II. Les conséquences indemnitaires limitées de l’illégalité procédurale
Après avoir annulé la décision contestée, la cour examine les demandes de réparation de l’agent. Elle écarte la qualification de faute pour plusieurs agissements de l’administration (A) avant d’opérer une dissociation entre l’illégalité procédurale commise et le préjudice résultant de la perte d’emploi (B).
A. Le rejet des autres fautes administratives alléguées
La requérante invoquait plusieurs fautes distinctes de la part de son employeur. Elle soutenait notamment que son changement d’affectation antérieur constituait une sanction déguisée. La cour écarte ce moyen en jugeant la mesure justifiée par l’intérêt du service, à savoir la nécessité de remédier à la dégradation des relations de travail. De même, la juridiction administrative rejette la demande fondée sur une prétendue promesse de recrutement en contrat à durée indéterminée, faute pour l’agent de rapporter la preuve d’un « engagement ferme, précis et inconditionnel ». Enfin, les allégations de harcèlement moral sont également écartées, la cour estimant que les éléments produits ne permettent pas de présumer l’existence d’agissements constitutifs de harcèlement. Cette analyse factuelle démontre que si la cour se montre stricte sur le respect de la procédure, elle n’en demeure pas moins exigeante quant à la preuve des fautes de l’administration.

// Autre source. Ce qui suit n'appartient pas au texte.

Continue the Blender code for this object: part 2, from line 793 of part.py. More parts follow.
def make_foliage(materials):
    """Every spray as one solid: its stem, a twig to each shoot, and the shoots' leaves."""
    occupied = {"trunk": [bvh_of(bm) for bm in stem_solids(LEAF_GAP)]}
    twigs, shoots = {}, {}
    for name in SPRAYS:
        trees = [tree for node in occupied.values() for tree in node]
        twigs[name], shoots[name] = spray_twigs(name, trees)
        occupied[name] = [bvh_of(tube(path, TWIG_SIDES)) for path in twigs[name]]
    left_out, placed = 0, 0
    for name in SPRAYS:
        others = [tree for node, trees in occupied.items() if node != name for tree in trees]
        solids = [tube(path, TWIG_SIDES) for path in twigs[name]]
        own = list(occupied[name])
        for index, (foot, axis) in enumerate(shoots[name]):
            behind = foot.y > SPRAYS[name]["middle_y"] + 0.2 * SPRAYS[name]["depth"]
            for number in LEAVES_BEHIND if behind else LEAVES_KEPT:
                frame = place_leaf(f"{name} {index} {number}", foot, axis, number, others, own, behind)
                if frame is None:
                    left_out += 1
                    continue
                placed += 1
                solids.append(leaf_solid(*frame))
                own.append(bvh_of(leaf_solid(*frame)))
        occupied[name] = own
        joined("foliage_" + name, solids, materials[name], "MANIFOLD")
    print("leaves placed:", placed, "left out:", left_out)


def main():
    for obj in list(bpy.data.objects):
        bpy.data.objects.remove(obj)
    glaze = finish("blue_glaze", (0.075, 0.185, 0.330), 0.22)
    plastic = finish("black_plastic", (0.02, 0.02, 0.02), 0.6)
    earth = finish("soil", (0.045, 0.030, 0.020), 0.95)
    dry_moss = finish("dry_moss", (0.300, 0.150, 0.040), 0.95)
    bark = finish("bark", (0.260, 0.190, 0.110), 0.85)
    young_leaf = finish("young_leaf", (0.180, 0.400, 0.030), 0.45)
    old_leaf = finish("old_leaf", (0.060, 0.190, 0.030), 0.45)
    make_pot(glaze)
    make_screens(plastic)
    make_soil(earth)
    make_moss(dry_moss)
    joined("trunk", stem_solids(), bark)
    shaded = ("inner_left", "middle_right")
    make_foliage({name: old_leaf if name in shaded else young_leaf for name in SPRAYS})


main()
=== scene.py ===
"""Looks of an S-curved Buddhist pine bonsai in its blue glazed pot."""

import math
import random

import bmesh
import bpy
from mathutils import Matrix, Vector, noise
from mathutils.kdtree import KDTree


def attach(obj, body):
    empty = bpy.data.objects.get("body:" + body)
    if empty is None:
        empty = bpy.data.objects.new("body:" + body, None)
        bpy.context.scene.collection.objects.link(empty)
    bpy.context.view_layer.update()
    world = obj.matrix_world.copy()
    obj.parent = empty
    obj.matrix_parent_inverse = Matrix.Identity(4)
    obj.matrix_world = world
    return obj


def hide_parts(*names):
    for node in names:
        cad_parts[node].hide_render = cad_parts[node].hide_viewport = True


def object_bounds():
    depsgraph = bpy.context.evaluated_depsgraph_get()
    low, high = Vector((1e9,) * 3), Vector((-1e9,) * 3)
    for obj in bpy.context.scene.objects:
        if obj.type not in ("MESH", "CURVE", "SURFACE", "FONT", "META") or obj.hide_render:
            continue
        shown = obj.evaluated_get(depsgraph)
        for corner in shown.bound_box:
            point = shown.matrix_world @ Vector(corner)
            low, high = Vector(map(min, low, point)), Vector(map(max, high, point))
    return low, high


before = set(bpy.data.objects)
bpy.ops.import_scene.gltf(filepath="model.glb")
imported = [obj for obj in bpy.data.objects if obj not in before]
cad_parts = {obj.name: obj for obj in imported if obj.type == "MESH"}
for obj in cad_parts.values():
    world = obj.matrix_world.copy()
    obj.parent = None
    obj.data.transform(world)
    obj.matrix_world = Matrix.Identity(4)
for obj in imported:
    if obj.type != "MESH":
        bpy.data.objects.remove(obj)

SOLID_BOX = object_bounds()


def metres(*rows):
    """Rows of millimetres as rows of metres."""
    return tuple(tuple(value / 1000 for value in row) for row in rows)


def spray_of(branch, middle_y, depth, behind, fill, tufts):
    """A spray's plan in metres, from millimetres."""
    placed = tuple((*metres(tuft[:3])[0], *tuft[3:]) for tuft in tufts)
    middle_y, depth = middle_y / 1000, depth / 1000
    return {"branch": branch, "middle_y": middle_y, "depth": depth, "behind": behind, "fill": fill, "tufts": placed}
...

B. La neutralisation du lien de causalité entre la faute procédurale et le préjudice
Le point le plus notable de l’arrêt réside dans le raisonnement tenu par la cour concernant le préjudice né du non-renouvellement illégal. La juridiction reconnaît que les vices de procédure ayant entaché la décision constituent une faute de nature à engager la responsabilité du centre hospitalier. Cependant, elle refuse d’indemniser l’agent pour la perte de son emploi. La cour juge en effet que, « nonobstant les illégalités externes entachant la décision du 2 septembre 2020, la même mesure aurait pu être légalement prise par l’administration ». Se fondant sur les appréciations dégradées du savoir-être et des compétences de l’agent, elle conclut qu’il « n’existe donc pas de lien de causalité entre ces illégalités et les préjudices dont elle se prévaut ». Cette solution revient à considérer que l’agent a été privé d’une garantie, ce qui constitue une faute, mais qu’il n’a perdu aucune chance sérieuse de conserver son emploi, car la décision de non-renouvellement était matériellement justifiée. Une telle dissociation protège les deniers publics d’indemnisations pour des fautes purement procédurales, mais elle limite considérablement la portée de l’annulation contentieuse pour l’agent concerné, qui obtient une satisfaction de principe sans compensation financière pour la perte de son activité professionnelle.